Berkleemusic Course Author and Instructor
Berkleemusic

  1. Stay Aware
    Particularly with digital, many of the best practices and business models that you see today will change over the next couple of years. We are in very early days with all things digital music and sales related. I think it was Marc Geiger from William Morris who said that in terms of digital, we haven’t even made it onto the playing field yet, in the grand scheme of things. We’re still warming up in the locker room.
  2. Experiment. Then Document and Share your Experiments
    Sure, what works for Radiohead, Amanda Palmer, and Trent Reznor might not work for you. I do think it's incredibly important to look at what other folks are doing, what successes they are having, and then iterate on what other folks have done in a way that could work for you. If you're a developing musician, it's probably unlikely that you will generate hundreds of thousands of dollars on Kickstarter like Amanda Palmer in your first go. But if you look deeper at what she did, there are underlying best practices that all musicians and entrepreneurs can pull out from her campaign and others and adjust to work for them. Also, sharing what you have tried, and what works and what didn't work for you, furthers the discussion for everyone. Start a blog!
  3. Focus First on Awareness, Acquisition, and Engagement.

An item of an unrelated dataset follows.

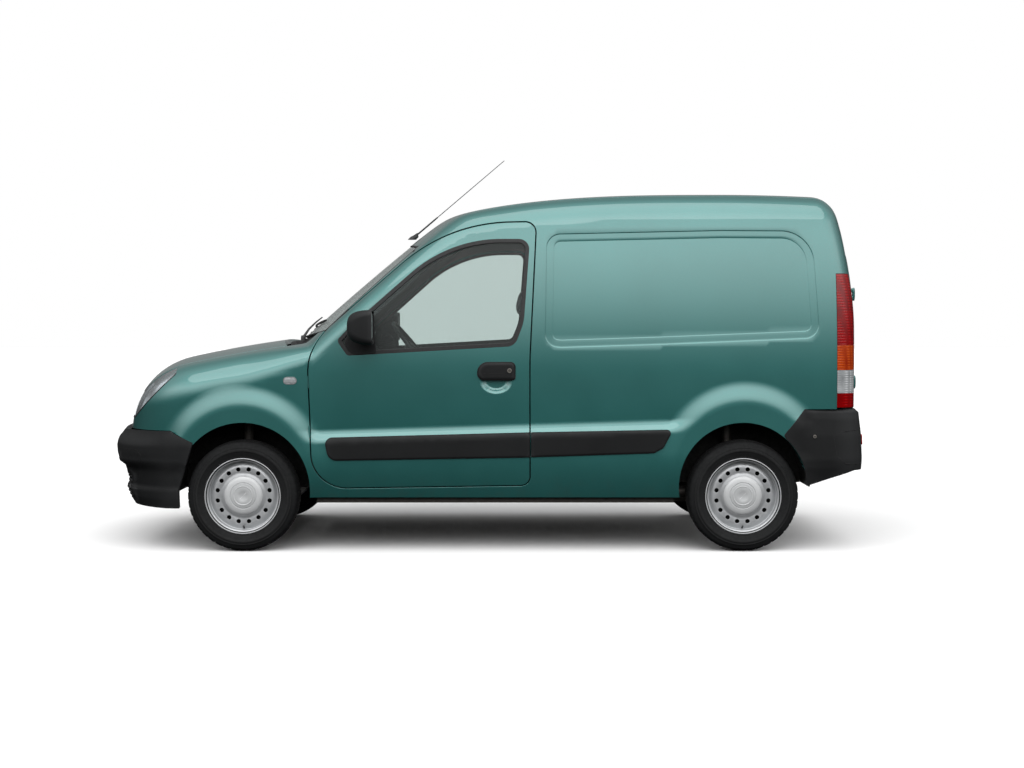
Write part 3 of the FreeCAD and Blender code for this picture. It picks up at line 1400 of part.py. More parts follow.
def spare_wheel():
    """Spare wheel under the load floor, hung on one post."""
    top = LOAD_FLOOR_Z - SPARE_DROP
    centre = vector(SPARE_X, SPARE_Y, top - SPARE_WIDTH)
    ring = Part.makeCylinder(SPARE_RADIUS, SPARE_WIDTH, centre)
    well = Part.makeCylinder(SPARE_WELL_RADIUS, SPARE_WELL_DEPTH, centre)
    post = rod((SPARE_X, SPARE_Y, centre.z + SPARE_WELL_DEPTH),
               (SPARE_X, SPARE_Y, LOAD_FLOOR_Z - SEAT_GAP), SPARE_POST_RADIUS)
    return fused([ring.cut(well), post])


AERIAL_BASE = (HEADER_X + 15.5, 0.0, ROOF_Z - 219.0)
AERIAL_TIP = (HEADER_X + 528.5, 0.0, ROOF_Z + 215.0)
AERIAL_FOOT_RADIUS = 16.0
AERIAL_ROD_RADIUS = 2.5


def aerial():
    """A foot that stands on the roof and a slim rod."""
    x, y, z = AERIAL_BASE
    foot = rod((x, y, z - CUT_OVERRUN), (x, y, z), AERIAL_FOOT_RADIUS)
    foot = foot.cut(roof_slab(-SEAT_GAP, 2 * CUT_OVERRUN))
    thick = tuple(a + AERIAL_THICK_SHARE * (b - a) for a, b in zip(AERIAL_BASE, AERIAL_TIP))
    spring = rod(AERIAL_BASE, thick, 2 * AERIAL_ROD_RADIUS)
    return fused([foot, spring, rod(AERIAL_BASE, AERIAL_TIP, AERIAL_ROD_RADIUS)])


AERIAL_THICK_SHARE = 0.25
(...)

    Yes, monetization is important, but you have to have a base of fans that you can communicate with in a permission-marketing fashion before you do anything. When you are starting out, I think it's most important to build up your site, target your core community through niche marketing, become part of the conversation on social sites, collect permission-based contacts from fans like email addresses and friends, fans, and followers, and then treat these relationship with a high level of respect. Once you've done this, then you can start to think about monetization.